The Church of England (CoE) has warned of a “chilling” effect on free speech and threatened legal action after UK cinemas refused to show an advertisement featuring the Lord’s Prayer.
The Church said that the refusal to show the 60-second film, which it had planned to show around the country ahead of the new Star Wars film, was “plain silly”.
But the Digital Cinema Media (DCM) agency, which handles cinema advertising, said that there were fears that the advert could offend non-Christians.
The advert, entitled ‘Just Pray’ features a range of people reciting the Lord’s Prayer, including the Archbishop of Canterbury, police officers, weight lifters and school children.
It ends with the tagline: “Prayer is for everyone”.
Weight lifters recite the Lord's Prayer in the advert
The advert promotes the CoE’s new website, JustPray.uk, which was launched to create a place for prayer with advice on what prayer is and how to pray. The site also provides a "live prayer" feed of prayers being prayed across the globe via Twitter, Instagram and Vine.
But the UK’s three largest cinema chains Odeon, Cineworld and Vue - who control 80% of cinema screens around the country - have refused to show the advert because they believe it "carries the risk of upsetting, or offending, audiences".
This is despite the film receiving clearance from both the Cinema Advertising Authority and British Board of Film Classification.
The Archbishop of Canterbury, Justin Welby, said that the move was “extraordinary”.
He told the Mail on Sunday: "I find it extraordinary that cinemas rule that it is inappropriate for an advert on prayer to be shown in the week before Christmas when we celebrate the birth of Jesus Christ.

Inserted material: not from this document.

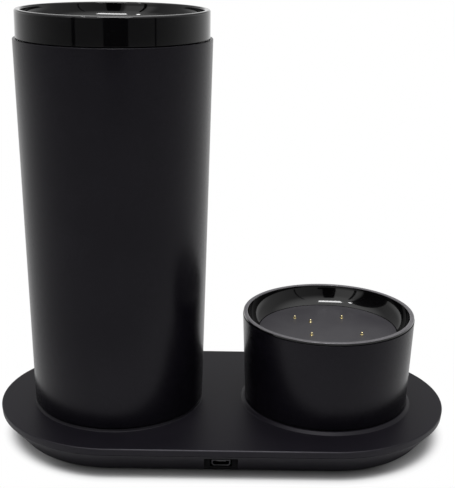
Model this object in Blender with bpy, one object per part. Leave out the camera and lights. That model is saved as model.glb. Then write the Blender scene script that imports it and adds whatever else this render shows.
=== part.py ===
"""A self heating mug on its charging dock, with the battery base that it clicks onto.

Lengths are in metres and +Z is up. The origin lies under the middle of the dock, on the
surface that it stands on. The mug's axis is at -X, the battery base's at +X, and the
charging socket is at the front, which is -Y.
"""

import math

import bmesh
import bpy
from mathutils import Vector

# Clearances
SEAT_GAP = 0.0003
OVERRUN = 0.001
WELD_DISTANCE = 0.0000003

# Round pieces: sides of the large, middle and small ones
SHELL_SIDES = 48
INNER_SIDES = 28
SMALL_SIDES = 10
PIN_SIDES = 8
END_STEPS = 20
CUP_CORNER_STEPS = 3
BOWL_STEPS = 4
DISH_STEPS = 5
LEAD_STEPS = 8
FLAT_DEGREES = 0.5

# The bowl that takes a foot: one in each station and one in the battery base
BOWL_FLARE = 0.0047
BOWL_DEPTH = 0.0081
BOWL_TURN_DEGREES = 50.0

# Dock
STATION_SPARE = 0.0109
PLATE_MARGIN = 0.0141
LIP_SKIRT = 0.0011
LIP_DRAFT = 0.0003
LIP_ROUND = 0.0005
LIP_THICKNESS = 0.0024
COVER_THICKNESS = 0.0018
BASE_INSET = 0.0093
PAN_STEP = 0.0004
PAN_WALL = 0.0019
PAN_FLOOR = 0.0012
FOOT_PROUD = 0.0005
FOOT_RADIUS = 0.0050
FOOT_HEIGHT = 0.0008
FOOT_INSET = 0.0093
FOOT_ANGLE = 67.38
BOSS_RADIUS = 0.0030
TOWER_RADIUS = 0.0044
TOWER_HEIGHT = 0.0030
DOCK_SCREW_INBOARD = 0.02835
DOCK_SCREW_INSET = 0.0078

# Stations
STATION_WALL = 0.0016
COLLAR_HEIGHT = 0.0011
COLLAR_WIDTH = 0.0011
COLLAR_FLARE = 0.0011

# Charging socket, its slot and the notch that they sit in
SOCKET_WIDTH = 0.0075
SOCKET_HEIGHT = 0.0025
SOCKET_LENGTH = 0.0052
SOCKET_WALL = 0.00035
SOCKET_CHAMFER = 0.0007
SOCKET_SETBACK = 0.00035
TONGUE_WIDTH = 0.0038
TONGUE_THICKNESS = 0.0006
TONGUE_LENGTH = 0.0034
SLOT_SIDE = 0.00075
SLOT_SPARE = 0.0003
NOTCH_SIDE = 0.0023
NOTCH_DROP = 0.0018
NOTCH_DEPTH = 0.0077
NOTCH_FACE_THICKNESS = 0.0014

# Circuit boards
BOARD_THICKNESS = 0.0010
DOCK_BOARD_EDGE = 0.0025
BASE_BOARD_EDGE = 0.0010
MUG_BOARD_CLEARANCE = 0.0023
BOARD_TAB_SIDE = 0.0017
BOARD_TAB_SHORT = 0.0034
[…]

"Billions of people across the world pray this prayer on a daily basis. I think they would be astonished and deeply saddened by this decision, especially in the light of the terrorist attack in Paris where many people have found comfort and solace in prayer.
"This advert is about as 'offensive' as a carol service on Christmas Day."
According to the Press Association, the CoE has threatened legal action over the decision.
The Rev. Arun Arora, Director of Communications for the Church of England, said: "The prospect of a multi-generational cultural event offered by the release of "Star Wars: The Force Awakens" on 18 December - a week before Christmas Day - was too good an opportunity to miss and we are bewildered by the decision of the cinemas.
"The Lord's Prayer is prayed by billions of people across the globe every day and in this country has been part of everyday life for centuries. Prayer permeates every aspect of our culture from pop songs and requiems to daily assemblies and national commemorations. For millions of people in the United Kingdom, prayer is a constant part of their lives whether as part thanksgiving and praise, or as a companion through their darkest hours.
"In one way the decision of the cinemas is just plain silly but the fact that they have insisted upon it makes it rather chilling in terms of limiting free speech. There is still time for the cinemas to change their mind and we would certainly welcome that.
"In the meantime people should visit the site, see the film themselves and make up their own minds as to whether they are upset or offended by it."
According to the BBC, the DCM said it had a policy of not accepting political or religious content in adverts showing in its cinemas.